## PROBLEM REQUIREMENTS
Print the whole listing exactly.

## DATA LISTING
** start **
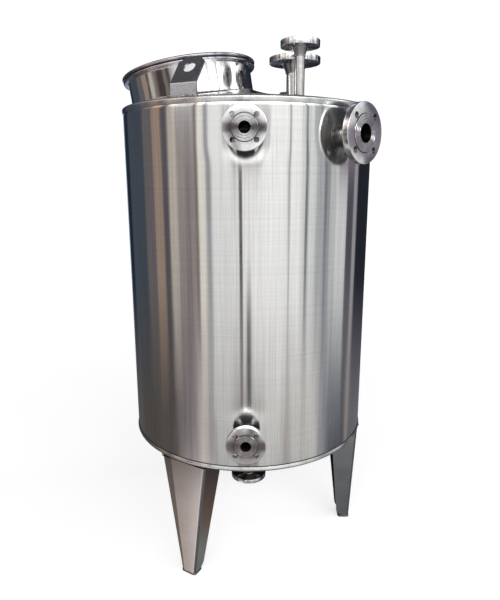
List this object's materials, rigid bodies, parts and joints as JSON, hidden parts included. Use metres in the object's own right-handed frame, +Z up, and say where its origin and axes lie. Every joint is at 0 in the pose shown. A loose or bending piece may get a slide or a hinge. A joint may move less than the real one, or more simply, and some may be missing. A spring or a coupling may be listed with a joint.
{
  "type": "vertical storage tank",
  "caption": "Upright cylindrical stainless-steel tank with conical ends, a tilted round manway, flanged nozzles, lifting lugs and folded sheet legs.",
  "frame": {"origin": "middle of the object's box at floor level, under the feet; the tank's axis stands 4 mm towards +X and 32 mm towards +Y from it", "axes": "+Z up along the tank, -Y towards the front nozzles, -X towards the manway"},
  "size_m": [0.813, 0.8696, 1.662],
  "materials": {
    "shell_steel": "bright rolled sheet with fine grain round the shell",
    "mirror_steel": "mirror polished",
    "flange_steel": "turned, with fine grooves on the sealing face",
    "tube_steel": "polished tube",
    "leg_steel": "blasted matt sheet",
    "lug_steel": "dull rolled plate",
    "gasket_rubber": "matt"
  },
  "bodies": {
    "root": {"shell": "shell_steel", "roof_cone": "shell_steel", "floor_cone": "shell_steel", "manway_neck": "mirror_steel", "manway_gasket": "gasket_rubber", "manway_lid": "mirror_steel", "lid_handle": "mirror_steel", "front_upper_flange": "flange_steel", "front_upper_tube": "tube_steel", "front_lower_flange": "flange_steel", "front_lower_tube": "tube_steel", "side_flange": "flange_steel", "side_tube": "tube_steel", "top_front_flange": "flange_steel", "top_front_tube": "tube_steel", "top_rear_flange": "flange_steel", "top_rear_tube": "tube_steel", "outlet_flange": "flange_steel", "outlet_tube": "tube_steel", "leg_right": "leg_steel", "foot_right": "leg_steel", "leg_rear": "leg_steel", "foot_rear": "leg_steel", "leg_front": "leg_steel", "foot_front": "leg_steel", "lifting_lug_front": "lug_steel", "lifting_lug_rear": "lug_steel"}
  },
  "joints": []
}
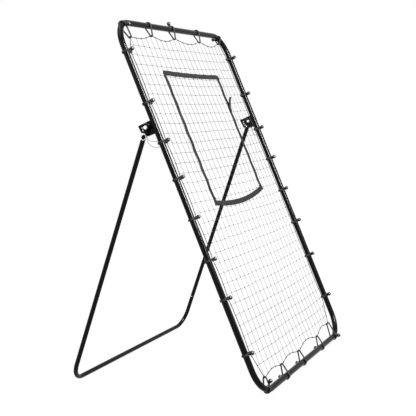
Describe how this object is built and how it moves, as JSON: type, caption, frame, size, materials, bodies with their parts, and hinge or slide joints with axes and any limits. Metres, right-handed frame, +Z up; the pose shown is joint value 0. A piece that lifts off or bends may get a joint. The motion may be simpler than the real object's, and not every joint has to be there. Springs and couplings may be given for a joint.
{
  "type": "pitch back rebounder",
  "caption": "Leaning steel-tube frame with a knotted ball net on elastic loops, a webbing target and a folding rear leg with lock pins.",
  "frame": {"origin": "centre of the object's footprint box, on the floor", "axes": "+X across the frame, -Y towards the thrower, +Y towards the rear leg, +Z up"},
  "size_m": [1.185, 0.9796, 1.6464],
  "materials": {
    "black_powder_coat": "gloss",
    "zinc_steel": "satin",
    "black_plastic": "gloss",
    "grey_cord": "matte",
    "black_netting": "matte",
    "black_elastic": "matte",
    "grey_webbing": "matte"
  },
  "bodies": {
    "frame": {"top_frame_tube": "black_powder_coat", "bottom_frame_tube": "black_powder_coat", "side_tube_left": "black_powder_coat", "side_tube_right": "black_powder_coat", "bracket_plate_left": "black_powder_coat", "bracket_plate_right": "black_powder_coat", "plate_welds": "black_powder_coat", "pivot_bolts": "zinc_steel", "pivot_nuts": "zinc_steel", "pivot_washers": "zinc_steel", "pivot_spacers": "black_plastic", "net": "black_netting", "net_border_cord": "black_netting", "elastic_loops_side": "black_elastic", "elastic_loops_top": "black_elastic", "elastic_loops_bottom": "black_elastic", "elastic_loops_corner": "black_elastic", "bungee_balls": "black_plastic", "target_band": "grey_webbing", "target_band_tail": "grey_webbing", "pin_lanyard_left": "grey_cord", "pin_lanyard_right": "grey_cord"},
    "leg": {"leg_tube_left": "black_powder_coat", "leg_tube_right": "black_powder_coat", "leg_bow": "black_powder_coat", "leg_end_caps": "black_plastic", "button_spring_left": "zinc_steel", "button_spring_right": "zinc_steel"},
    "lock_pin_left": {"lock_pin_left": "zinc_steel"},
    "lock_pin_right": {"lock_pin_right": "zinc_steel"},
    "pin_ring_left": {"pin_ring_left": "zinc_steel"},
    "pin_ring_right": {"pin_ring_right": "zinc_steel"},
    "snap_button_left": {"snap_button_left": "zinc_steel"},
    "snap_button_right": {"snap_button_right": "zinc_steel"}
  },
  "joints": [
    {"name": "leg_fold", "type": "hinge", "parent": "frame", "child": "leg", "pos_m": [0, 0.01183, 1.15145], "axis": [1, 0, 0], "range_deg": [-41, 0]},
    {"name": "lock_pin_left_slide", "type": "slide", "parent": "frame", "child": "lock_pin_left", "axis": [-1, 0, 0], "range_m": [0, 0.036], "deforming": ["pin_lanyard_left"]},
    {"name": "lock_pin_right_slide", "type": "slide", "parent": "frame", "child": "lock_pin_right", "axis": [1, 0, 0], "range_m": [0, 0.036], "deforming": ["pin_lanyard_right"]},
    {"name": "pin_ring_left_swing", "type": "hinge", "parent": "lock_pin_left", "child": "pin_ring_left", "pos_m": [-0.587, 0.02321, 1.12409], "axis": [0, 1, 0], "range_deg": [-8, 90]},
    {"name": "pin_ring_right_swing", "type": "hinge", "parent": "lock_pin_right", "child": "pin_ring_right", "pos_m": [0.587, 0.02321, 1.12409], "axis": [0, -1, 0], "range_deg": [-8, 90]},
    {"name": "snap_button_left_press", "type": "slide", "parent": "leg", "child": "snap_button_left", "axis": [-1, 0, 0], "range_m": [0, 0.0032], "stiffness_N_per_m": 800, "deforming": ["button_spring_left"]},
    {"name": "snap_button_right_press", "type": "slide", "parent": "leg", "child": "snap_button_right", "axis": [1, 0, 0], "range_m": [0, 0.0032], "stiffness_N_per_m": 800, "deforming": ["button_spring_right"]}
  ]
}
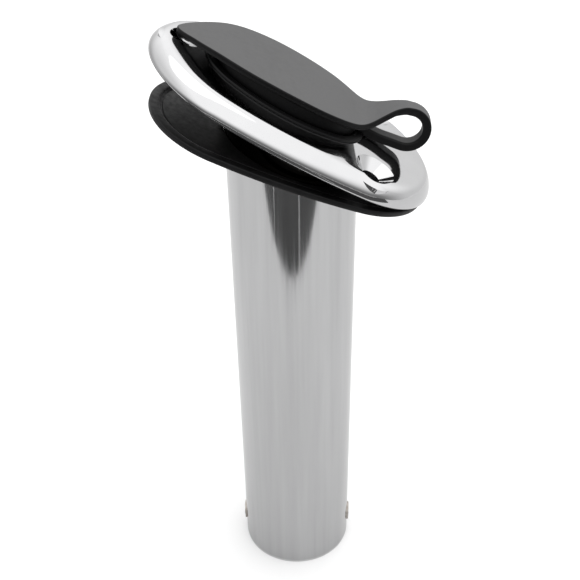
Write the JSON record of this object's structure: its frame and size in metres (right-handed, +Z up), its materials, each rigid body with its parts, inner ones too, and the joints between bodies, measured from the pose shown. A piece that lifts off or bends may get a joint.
** end **
## FINAL RESULT
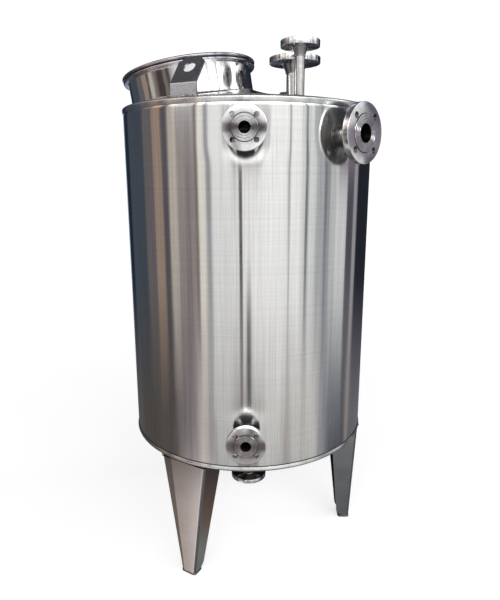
List this object's materials, rigid bodies, parts and joints as JSON, hidden parts included. Use metres in the object's own right-handed frame, +Z up, and say where its origin and axes lie. Every joint is at 0 in the pose shown. A loose or bending piece may get a slide or a hinge. A joint may move less than the real one, or more simply, and some may be missing. A spring or a coupling may be listed with a joint.
{
  "type": "vertical storage tank",
  "caption": "Upright cylindrical stainless-steel tank with conical ends, a tilted round manway, flanged nozzles, lifting lugs and folded sheet legs.",
  "frame": {"origin": "middle of the object's box at floor level, under the feet; the tank's axis stands 4 mm towards +X and 32 mm towards +Y from it", "axes": "+Z up along the tank, -Y towards the front nozzles, -X towards the manway"},
  "size_m": [0.813, 0.8696, 1.662],
  "materials": {
    "shell_steel": "bright rolled sheet with fine grain round the shell",
    "mirror_steel": "mirror polished",
    "flange_steel": "turned, with fine grooves on the sealing face",
    "tube_steel": "polished tube",
    "leg_steel": "blasted matt sheet",
    "lug_steel": "dull rolled plate",
    "gasket_rubber": "matt"
  },
  "bodies": {
    "root": {"shell": "shell_steel", "roof_cone": "shell_steel", "floor_cone": "shell_steel", "manway_neck": "mirror_steel", "manway_gasket": "gasket_rubber", "manway_lid": "mirror_steel", "lid_handle": "mirror_steel", "front_upper_flange": "flange_steel", "front_upper_tube": "tube_steel", "front_lower_flange": "flange_steel", "front_lower_tube": "tube_steel", "side_flange": "flange_steel", "side_tube": "tube_steel", "top_front_flange": "flange_steel", "top_front_tube": "tube_steel", "top_rear_flange": "flange_steel", "top_rear_tube": "tube_steel", "outlet_flange": "flange_steel", "outlet_tube": "tube_steel", "leg_right": "leg_steel", "foot_right": "leg_steel", "leg_rear": "leg_steel", "foot_rear": "leg_steel", "leg_front": "leg_steel", "foot_front": "leg_steel", "lifting_lug_front": "lug_steel", "lifting_lug_rear": "lug_steel"}
  },
  "joints": []
}
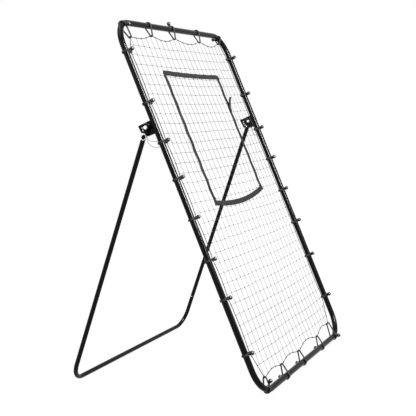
Describe how this object is built and how it moves, as JSON: type, caption, frame, size, materials, bodies with their parts, and hinge or slide joints with axes and any limits. Metres, right-handed frame, +Z up; the pose shown is joint value 0. A piece that lifts off or bends may get a joint. The motion may be simpler than the real object's, and not every joint has to be there. Springs and couplings may be given for a joint.
{
  "type": "pitch back rebounder",
  "caption": "Leaning steel-tube frame with a knotted ball net on elastic loops, a webbing target and a folding rear leg with lock pins.",
  "frame": {"origin": "centre of the object's footprint box, on the floor", "axes": "+X across the frame, -Y towards the thrower, +Y towards the rear leg, +Z up"},
  "size_m": [1.185, 0.9796, 1.6464],
  "materials": {
    "black_powder_coat": "gloss",
    "zinc_steel": "satin",
    "black_plastic": "gloss",
    "grey_cord": "matte",
    "black_netting": "matte",
    "black_elastic": "matte",
    "grey_webbing": "matte"
  },
  "bodies": {
    "frame": {"top_frame_tube": "black_powder_coat", "bottom_frame_tube": "black_powder_coat", "side_tube_left": "black_powder_coat", "side_tube_right": "black_powder_coat", "bracket_plate_left": "black_powder_coat", "bracket_plate_right": "black_powder_coat", "plate_welds": "black_powder_coat", "pivot_bolts": "zinc_steel", "pivot_nuts": "zinc_steel", "pivot_washers": "zinc_steel", "pivot_spacers": "black_plastic", "net": "black_netting", "net_border_cord": "black_netting", "elastic_loops_side": "black_elastic", "elastic_loops_top": "black_elastic", "elastic_loops_bottom": "black_elastic", "elastic_loops_corner": "black_elastic", "bungee_balls": "black_plastic", "target_band": "grey_webbing", "target_band_tail": "grey_webbing", "pin_lanyard_left": "grey_cord", "pin_lanyard_right": "grey_cord"},
    "leg": {"leg_tube_left": "black_powder_coat", "leg_tube_right": "black_powder_coat", "leg_bow": "black_powder_coat", "leg_end_caps": "black_plastic", "button_spring_left": "zinc_steel", "button_spring_right": "zinc_steel"},
    "lock_pin_left": {"lock_pin_left": "zinc_steel"},
    "lock_pin_right": {"lock_pin_right": "zinc_steel"},
    "pin_ring_left": {"pin_ring_left": "zinc_steel"},
    "pin_ring_right": {"pin_ring_right": "zinc_steel"},
    "snap_button_left": {"snap_button_left": "zinc_steel"},
    "snap_button_right": {"snap_button_right": "zinc_steel"}
  },
  "joints": [
    {"name": "leg_fold", "type": "hinge", "parent": "frame", "child": "leg", "pos_m": [0, 0.01183, 1.15145], "axis": [1, 0, 0], "range_deg": [-41, 0]},
    {"name": "lock_pin_left_slide", "type": "slide", "parent": "frame", "child": "lock_pin_left", "axis": [-1, 0, 0], "range_m": [0, 0.036], "deforming": ["pin_lanyard_left"]},
    {"name": "lock_pin_right_slide", "type": "slide", "parent": "frame", "child": "lock_pin_right", "axis": [1, 0, 0], "range_m": [0, 0.036], "deforming": ["pin_lanyard_right"]},
    {"name": "pin_ring_left_swing", "type": "hinge", "parent": "lock_pin_left", "child": "pin_ring_left", "pos_m": [-0.587, 0.02321, 1.12409], "axis": [0, 1, 0], "range_deg": [-8, 90]},
    {"name": "pin_ring_right_swing", "type": "hinge", "parent": "lock_pin_right", "child": "pin_ring_right", "pos_m": [0.587, 0.02321, 1.12409], "axis": [0, -1, 0], "range_deg": [-8, 90]},
    {"name": "snap_button_left_press", "type": "slide", "parent": "leg", "child": "snap_button_left", "axis": [-1, 0, 0], "range_m": [0, 0.0032], "stiffness_N_per_m": 800, "deforming": ["button_spring_left"]},
    {"name": "snap_button_right_press", "type": "slide", "parent": "leg", "child": "snap_button_right", "axis": [1, 0, 0], "range_m": [0, 0.0032], "stiffness_N_per_m": 800, "deforming": ["button_spring_right"]}
  ]
}
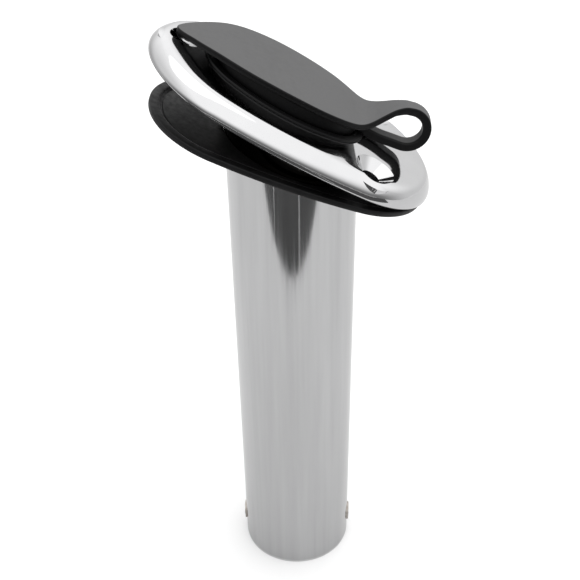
Write the JSON record of this object's structure: its frame and size in metres (right-handed, +Z up), its materials, each rigid body with its parts, inner ones too, and the joints between bodies, measured from the pose shown. A piece that lifts off or bends may get a joint.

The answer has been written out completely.